标签:变量 日志 占用 boa 解析 embedding 可视化 summary 分布
首先向大家和《TensorFlow实战》的作者说句不好意思。我现在看的书是《TensorFlow实战》。但从TF024开始,我在学习笔记的参考资料里一直写的是《TensorFlow实践》,我自己粗心搞错了,希望不至于对大家造成太多误导。
TensorBoard,TensorFlow官方可视化工具。展示模型训练过程各种汇总数据。标量(Scalars)、图片(Images)、音频(audio)、计算图(Graphs)、数据分布(Distributions)、直方图(Histograms)、嵌入向量(Embeddings)。TensorBoard展示数据,执行TensorFlow计算图过程,各种类型数据汇总并记录到日志文件。TensorBoard读取日志文件,解析数据,生成数据可视化Web页,浏览器观察各种汇总数据。
载入TesnsorFlow,设置训练最大步数1000,学习速率0.001,dropout保留比率0.9。设置MNIST数据下载地址data_dir、汇总数据日志存放路径log_dir。日志路径log_dir存所有汇总数据。
input_data.read_data_sets下载MNIST数据,创建TensorFlow默认Session。
with tf.name_scope限定命名空间。定义输入x、y placeholder。输入一维数据变形28x28图片储存到tensor,tf.summary.image汇总图片数据TensorBoard展示。
定义神经网络模型参数初始化方法,权重用truncated_normal初始化,偏置赋值0.1。
定义Variable变量数据汇总函数,计算Variable mean、stddev、max、min,tf.summary.scalar记录、汇总。tf.summary.histogram记录变量var直方图数据。
设计MLP多层神经网络训练数据,每一层汇总模型参数数据。定义创建一层神经网络数据汇总函数nn_layer。输入参数,输入数据input_tensor、输入维度input_dim、输出维度output_dim、层名称layer_name。激活函数act用ReLU。初始化神经网络权重、偏置,用variable_summaries汇总variable数据。输入,矩阵乘法,加偏置,未激活结果用tf.summary.histogram统计直方图。用激活函数后,tf.summary.histogram再统计一次。
nn_layer创建一层神经网络,输入维度图片尺寸28x28=784,输出维度隐藏节点数500。创建Dropout层,用tf.summary.scalar记录keep_prob。用nn_layer定义神经网络输出层,输入维度为上层隐含节点数500,输出维度类别数10,激活涵数全等映射identity。
tf.nn.softmax_cross_entropy_with_logits()对前面输出层结果Softmax处理,计算交叉熵损失cross_entropy。计算平均损失,tf.summary.scalar统计汇总。
Adma优化器优化损失。统计预测正确样本数,计算正确率accury, tf.summary.scalar统计汇总accuracy。
tf.summary.merger_all()获取所有汇总操作。
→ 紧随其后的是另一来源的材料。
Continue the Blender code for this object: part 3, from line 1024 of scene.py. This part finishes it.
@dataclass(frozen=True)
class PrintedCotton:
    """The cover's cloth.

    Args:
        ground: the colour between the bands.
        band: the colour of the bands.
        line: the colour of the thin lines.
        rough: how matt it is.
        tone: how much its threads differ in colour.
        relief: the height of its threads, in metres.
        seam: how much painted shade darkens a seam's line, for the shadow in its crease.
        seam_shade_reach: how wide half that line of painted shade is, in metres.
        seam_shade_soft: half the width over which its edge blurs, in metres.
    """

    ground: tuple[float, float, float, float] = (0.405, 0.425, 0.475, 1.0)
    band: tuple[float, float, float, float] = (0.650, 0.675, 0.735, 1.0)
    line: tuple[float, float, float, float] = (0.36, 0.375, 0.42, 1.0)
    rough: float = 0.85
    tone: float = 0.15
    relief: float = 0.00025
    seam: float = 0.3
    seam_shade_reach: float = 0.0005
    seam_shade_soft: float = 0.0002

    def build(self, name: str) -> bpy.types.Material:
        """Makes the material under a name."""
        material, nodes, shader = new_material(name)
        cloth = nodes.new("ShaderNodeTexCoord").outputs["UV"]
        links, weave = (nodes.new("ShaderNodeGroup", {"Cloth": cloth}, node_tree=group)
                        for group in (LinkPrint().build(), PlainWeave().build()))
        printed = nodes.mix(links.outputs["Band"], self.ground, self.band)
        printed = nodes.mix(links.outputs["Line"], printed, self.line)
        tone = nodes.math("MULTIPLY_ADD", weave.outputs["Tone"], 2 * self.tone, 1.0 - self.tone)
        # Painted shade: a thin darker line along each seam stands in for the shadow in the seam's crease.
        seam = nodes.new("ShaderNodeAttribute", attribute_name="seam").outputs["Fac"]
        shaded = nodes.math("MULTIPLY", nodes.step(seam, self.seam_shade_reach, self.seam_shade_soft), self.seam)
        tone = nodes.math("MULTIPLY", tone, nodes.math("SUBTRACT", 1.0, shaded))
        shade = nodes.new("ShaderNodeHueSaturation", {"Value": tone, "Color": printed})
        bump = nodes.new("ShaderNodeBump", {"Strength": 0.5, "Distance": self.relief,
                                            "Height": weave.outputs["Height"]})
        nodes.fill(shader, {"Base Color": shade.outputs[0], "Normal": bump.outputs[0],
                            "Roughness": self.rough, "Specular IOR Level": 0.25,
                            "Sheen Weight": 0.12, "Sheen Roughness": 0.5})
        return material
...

定义两个tf.summary.FileWriter(文件记录器)在不同子目录,分别存放训练和测试日志数据。Session计算图sess.graph加入训练过程记录器,TensorBoard GRAPHS窗口展示整个计算图可视化效果。tf.global_variables_initializer().run()初始化全部变量。
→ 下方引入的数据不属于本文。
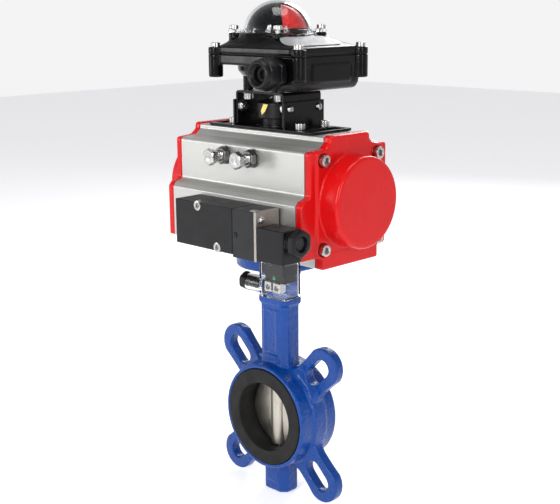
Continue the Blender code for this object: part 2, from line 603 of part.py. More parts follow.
def solenoid(dark, pilot, steel, bright, plastic, clear):
    body = prism(rect(SOL_LEFT, SOL_SEAM, SOL_FRONT, SOL_BACK), SOL_LOW, SOL_TOP, ease=0.5)
    pockets = [turned([(0, -90), (4.6, -90), (4.6, -82), (2.8, -82), (2.8, -50), (0, -50)], "Y",
                      (x, 0, z), 14) for x, z in (SCREW_A, SCREW_B)]
    ports = [rod(4.0, -75.5, -50, "Y", (x, 0, 186.2), 10) for x in (-12, 12)]
    ports += [rod(r, 160, 181.4, "Z", (x, -72, 0), 12) for x, r in ((-27, 4.8), (-8, 5.8), (24, 4.8))]
    spool_at = (0, -76.5, 186.2)
    node("solenoid_body", body, dark, cuts=[rod(5.3, -34, 40, "X", spool_at, 16), pockets, ports])
    steps = [(0, -33.5)]
    for x in (-33.5, -21, -8.5, 4, 16.5):
        steps += [(5.0, x), (5.0, x + 6.5), (3.0, x + 6.5), (3.0, x + 12.5)]
    steps = steps[:-2] + [(0, 23.0)]
    node("spool", turned(steps, "X", spool_at, 12), bright, origin=spool_at)
    for i, (x, z) in enumerate((SCREW_A, SCREW_B)):
        socket_screw(f"solenoid_screw_{i + 1}", "Y", (x, 0, z), -82.3, -1, 4.3, 3.7, 2.5, -49.5,
                     steel, 2.0, 12)
    tube_at = (0, TUBE_Y, TUBE_Z)
    node("pilot_block", prism(rect(SOL_SEAM + 0.3, SOL_RIGHT, SOL_FRONT, SOL_BACK), 165, SOL_TOP, ease=0.5),
         pilot, joins=[rod(4.5, 50, 97, "X", tube_at, 16)],
         cuts=[[rod(2.3, -90, -76.5, "Y", (35.5, 0, 184), 12)]])
    node("override_button", turned([(0, -79.0), (2.0, -79.0), (2.0, -86.1), (1.7, -86.5), (0, -86.5)],
                                   "Y", (35.5, 0, 184), 14), plastic, origin=(35.5, -82, 184))
    node("coil_plate", block(56.4, 59.2, SOL_FRONT, -60, 165, 205.3), steel,
         cuts=[rod(4.8, 50, 65, "X", tube_at, 16)])
    node("solenoid_coil", prism(rect(COIL_X0, COIL_X1, -86.2, -65), 166.3, 193.6, ease=0.5), plastic,
         cuts=[rod(4.8, 50, 100, "X", tube_at, 16)])
    node("coil_nut", turned([(4.8, 89.2), (9.8, 89.2), (9.8, 90.4), (8.8, 90.5), (8.8, 92.6),
                             (10.5, 92.7, "hex"), (10.5, 98.7, "hex"), (9.2, 99.4), (4.8, 99.4)], "X",
                            tube_at, 12), plastic)
    shell = prism(rect(60, 88, -84.5, -65), 137.5, 166.0, ease=0.4)
    at = (0, PLUG_Y, PLUG_Z)
    node("connector_housing", shell, clear, joins=[rod(7.2, 41, 61, "X", at, 16)],
         cuts=[block(61.5, 86.5, -83, -66.5, 139, 170), rod(4.7, 30, 64, "X", at, 12)])
    node("connector_block", block(62, 86, -82.5, -67, 156.5, 165.7, 0.3), dark,
         joins=[block(64.5, 85.5, -81, -68, 150.5, 158)])
    node("connector_nut", turned([(2.6, 33.3), (5.6, 33.3), (6.8, 34.3, "hex"), (6.8, 40.6, "hex"),
                                  (4.4, 40.7), (4.4, 50), (2.6, 50)], "X", at, 12), plastic)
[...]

定义feed_dict损失函数。先判断训练标记,True,从mnist.train获取一个batch样本,设置dropout值;False,获取测试数据,设置keep_prob 1,没有dropout效果。
实际执行具体训练、测试、日志记录操作。tf.train.Saver()创建模型保存器。进入训练循环,每隔10步执行merged(数据汇总)、accuracy(求测试集预测准确率)操作,test_writer.add_sumamry将汇总结果summary和循环步数i写入日志文件。每隔100步,tf.RunOptions定义TensorFlow运行选项,设置trace_lever FULL_TRACE。tf.RunMetadata()定义TensorFlow运行元信息,记录训练运算时间和内存占用等信息。执行merged数据汇总操作,train_step训练操作,汇总结果summary、训练元信息run_metadata添加到train_writer。执行merged、train_step操作,添加summary到train_writer。所有训练全部结束,关闭train_writer、test_writer。
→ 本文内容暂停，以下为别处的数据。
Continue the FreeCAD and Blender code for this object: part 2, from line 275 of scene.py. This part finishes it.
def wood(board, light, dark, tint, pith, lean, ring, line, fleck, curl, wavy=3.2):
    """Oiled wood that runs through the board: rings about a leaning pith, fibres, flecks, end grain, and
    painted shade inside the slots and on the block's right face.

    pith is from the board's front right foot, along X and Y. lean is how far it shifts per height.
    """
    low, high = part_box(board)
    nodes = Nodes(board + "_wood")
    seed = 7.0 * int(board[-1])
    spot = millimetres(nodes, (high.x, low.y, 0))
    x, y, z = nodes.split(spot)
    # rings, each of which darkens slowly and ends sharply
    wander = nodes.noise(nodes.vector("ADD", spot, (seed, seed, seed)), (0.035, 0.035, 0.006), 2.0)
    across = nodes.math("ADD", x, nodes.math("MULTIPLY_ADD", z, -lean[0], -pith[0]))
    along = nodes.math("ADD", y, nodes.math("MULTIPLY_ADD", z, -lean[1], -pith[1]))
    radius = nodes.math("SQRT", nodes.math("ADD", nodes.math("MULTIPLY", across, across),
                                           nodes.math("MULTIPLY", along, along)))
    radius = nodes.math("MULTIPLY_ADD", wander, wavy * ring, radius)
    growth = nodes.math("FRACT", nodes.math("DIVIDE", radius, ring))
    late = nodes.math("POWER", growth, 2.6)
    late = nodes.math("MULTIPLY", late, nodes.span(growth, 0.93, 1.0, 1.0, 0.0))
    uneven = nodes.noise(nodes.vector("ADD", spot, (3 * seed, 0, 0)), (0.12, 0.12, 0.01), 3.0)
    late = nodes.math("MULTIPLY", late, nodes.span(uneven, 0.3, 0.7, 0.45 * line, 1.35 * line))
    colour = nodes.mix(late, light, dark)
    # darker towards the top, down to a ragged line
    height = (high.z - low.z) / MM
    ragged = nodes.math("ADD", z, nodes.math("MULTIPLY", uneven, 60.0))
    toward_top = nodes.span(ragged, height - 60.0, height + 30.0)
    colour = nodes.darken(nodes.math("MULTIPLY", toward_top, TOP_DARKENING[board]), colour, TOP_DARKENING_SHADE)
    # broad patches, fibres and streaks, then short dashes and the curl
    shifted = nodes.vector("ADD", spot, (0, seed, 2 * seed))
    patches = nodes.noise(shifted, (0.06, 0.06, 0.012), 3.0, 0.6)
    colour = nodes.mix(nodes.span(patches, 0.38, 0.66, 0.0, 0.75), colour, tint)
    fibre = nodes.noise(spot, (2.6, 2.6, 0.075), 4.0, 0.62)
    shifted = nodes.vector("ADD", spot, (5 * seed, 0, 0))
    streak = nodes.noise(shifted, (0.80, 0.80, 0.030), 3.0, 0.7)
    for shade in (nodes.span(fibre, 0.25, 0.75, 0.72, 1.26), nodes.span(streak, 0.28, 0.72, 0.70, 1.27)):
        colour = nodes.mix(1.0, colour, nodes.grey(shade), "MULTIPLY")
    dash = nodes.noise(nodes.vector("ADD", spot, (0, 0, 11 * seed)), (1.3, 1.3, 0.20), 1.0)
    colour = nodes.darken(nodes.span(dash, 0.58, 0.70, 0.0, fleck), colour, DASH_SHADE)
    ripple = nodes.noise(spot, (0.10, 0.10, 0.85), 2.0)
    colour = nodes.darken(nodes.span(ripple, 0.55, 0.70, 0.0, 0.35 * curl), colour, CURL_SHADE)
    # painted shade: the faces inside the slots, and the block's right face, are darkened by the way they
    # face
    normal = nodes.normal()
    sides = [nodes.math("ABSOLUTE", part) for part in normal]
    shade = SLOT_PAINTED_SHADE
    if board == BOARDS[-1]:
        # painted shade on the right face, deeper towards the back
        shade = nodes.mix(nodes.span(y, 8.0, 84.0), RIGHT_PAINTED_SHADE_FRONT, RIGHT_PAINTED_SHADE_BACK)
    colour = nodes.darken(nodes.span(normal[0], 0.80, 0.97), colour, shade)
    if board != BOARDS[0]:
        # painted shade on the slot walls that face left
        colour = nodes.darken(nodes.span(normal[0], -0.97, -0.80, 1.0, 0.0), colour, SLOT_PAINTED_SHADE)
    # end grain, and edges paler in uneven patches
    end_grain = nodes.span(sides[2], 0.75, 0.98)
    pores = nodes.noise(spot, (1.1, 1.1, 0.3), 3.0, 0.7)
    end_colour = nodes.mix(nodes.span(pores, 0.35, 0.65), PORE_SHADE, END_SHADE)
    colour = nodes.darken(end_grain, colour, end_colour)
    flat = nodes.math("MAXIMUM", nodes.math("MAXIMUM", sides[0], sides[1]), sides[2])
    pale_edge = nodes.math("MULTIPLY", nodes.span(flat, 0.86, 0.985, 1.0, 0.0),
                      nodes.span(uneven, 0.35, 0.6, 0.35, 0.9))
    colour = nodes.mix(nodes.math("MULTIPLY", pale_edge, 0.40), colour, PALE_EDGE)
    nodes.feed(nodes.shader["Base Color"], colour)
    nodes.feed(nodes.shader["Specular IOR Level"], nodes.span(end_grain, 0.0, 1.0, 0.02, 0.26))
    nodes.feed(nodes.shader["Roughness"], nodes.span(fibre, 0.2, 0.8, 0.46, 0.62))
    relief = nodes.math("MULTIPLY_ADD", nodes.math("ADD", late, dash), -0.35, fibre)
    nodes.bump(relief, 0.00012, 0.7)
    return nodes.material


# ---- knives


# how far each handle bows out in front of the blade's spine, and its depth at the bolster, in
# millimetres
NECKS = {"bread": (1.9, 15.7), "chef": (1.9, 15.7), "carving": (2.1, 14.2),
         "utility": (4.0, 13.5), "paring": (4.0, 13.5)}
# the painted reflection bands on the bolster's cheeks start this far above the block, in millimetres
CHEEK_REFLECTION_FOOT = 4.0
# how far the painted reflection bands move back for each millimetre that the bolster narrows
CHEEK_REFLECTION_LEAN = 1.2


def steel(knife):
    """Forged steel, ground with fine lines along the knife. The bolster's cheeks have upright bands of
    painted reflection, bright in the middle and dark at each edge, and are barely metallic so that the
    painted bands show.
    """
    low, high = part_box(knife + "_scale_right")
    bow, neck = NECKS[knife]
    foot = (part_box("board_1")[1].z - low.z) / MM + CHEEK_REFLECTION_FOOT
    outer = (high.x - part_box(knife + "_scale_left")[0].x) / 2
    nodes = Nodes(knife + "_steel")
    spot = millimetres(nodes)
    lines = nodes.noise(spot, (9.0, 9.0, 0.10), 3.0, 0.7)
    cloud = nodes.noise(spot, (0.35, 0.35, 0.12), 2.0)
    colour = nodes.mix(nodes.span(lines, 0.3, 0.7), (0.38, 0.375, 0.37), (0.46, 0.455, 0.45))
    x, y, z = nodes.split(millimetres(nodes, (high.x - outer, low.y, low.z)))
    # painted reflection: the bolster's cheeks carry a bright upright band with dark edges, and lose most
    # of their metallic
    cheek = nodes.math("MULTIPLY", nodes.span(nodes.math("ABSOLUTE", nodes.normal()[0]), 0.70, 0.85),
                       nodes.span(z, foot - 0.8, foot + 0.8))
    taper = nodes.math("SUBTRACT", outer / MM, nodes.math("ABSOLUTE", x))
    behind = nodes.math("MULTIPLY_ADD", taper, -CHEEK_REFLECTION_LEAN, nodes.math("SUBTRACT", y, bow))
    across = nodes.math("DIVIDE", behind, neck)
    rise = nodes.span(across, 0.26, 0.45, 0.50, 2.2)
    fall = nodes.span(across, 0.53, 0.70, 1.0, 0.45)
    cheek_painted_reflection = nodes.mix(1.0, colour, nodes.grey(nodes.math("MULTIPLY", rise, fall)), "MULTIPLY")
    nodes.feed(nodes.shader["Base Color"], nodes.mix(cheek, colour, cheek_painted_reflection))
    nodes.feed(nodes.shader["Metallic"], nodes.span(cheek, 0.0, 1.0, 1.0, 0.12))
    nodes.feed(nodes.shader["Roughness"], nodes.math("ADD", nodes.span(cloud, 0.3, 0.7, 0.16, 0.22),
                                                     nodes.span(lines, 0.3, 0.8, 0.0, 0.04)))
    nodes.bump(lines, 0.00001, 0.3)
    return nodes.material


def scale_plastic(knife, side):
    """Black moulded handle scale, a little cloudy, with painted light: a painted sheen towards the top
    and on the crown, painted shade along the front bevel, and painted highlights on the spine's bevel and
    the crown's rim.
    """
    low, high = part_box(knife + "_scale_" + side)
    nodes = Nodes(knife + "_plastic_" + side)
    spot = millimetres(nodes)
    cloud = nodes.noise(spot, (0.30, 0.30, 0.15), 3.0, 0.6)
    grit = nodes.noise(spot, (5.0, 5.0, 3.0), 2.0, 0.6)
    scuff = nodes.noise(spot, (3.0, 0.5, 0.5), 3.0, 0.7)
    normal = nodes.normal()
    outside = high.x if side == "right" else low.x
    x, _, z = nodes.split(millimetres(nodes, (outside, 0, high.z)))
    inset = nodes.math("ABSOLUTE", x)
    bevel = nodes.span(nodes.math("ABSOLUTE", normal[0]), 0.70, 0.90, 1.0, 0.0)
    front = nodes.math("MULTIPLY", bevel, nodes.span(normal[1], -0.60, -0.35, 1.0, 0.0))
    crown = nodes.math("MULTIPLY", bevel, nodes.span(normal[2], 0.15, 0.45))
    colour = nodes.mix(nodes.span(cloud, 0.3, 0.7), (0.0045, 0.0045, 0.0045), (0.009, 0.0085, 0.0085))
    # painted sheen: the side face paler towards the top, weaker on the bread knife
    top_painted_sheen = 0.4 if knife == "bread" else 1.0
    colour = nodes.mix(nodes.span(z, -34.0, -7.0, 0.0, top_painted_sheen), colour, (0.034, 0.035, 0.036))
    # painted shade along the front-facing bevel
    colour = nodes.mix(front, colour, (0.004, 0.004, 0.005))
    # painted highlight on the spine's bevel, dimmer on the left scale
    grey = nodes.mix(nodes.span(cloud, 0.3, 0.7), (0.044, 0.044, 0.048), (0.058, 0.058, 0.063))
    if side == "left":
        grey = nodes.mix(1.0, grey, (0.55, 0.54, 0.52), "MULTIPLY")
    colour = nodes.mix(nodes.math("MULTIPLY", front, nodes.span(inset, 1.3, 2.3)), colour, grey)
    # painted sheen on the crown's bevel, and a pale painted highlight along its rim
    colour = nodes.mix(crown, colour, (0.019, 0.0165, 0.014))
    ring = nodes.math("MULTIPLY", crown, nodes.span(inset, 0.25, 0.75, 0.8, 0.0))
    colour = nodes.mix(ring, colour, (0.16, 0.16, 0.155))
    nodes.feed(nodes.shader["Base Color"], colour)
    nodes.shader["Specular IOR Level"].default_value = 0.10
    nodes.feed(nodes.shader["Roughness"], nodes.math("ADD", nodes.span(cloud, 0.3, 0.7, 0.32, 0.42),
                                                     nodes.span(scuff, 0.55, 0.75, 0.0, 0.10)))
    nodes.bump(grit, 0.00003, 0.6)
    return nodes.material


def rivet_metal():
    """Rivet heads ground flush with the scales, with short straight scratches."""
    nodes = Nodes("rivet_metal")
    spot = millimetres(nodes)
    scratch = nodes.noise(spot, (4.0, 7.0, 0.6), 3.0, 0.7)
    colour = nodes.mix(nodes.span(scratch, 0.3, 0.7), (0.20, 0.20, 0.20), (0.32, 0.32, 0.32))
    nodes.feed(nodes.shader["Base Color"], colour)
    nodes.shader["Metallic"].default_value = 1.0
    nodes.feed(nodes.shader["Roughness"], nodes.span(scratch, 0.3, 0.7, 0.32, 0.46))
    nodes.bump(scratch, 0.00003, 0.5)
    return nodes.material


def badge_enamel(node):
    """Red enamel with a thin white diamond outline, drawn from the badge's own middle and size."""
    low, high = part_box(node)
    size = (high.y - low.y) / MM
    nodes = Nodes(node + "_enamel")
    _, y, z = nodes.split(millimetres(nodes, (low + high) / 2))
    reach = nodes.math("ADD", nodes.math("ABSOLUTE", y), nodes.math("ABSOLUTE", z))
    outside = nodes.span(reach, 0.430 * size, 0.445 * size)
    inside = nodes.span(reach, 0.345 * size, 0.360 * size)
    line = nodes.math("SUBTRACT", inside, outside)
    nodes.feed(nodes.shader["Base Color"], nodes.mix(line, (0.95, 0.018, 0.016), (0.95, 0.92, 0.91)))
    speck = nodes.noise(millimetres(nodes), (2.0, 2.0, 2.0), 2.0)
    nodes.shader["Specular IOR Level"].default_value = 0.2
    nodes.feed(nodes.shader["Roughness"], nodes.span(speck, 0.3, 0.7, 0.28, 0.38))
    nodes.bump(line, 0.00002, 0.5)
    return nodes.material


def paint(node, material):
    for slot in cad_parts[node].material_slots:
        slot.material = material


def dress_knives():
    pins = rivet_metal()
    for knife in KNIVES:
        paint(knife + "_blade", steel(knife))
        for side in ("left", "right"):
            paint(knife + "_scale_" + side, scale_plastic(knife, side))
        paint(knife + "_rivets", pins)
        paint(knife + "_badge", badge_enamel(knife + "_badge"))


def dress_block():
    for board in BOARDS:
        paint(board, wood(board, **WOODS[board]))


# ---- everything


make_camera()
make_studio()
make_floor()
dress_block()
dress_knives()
切换Linux命令行,执行TensorBoard程序,--logdir指定TensorFlow日志路径,TensorBoard自动生成所有汇总数据可视化结果。
tensorboard --logdir=/tmp/tensorflow/mnist/logs/mnist_with_summaries
复制网址到浏览器。
打开标量SCALARS窗口,打开accuracy图表。调整Smoothing参数,控制曲线平滑处理,数值越小越接近实际值,波动大;数值越大曲线越平缓。图表下方按钮放大图片,右边按钮调整坐标轴范围。
切换图像IMAGES窗口,可以看到所有tf.summary.image()汇总数据。
计算图GRAPHS窗口,整个TensorFlow计算图结构。网络forward inference流程,backward训练更新参数流程。实线代表数据依赖关系,虚线代表控制条件依赖关系。节点窗口,看属性、输入、输出及tensor尺寸。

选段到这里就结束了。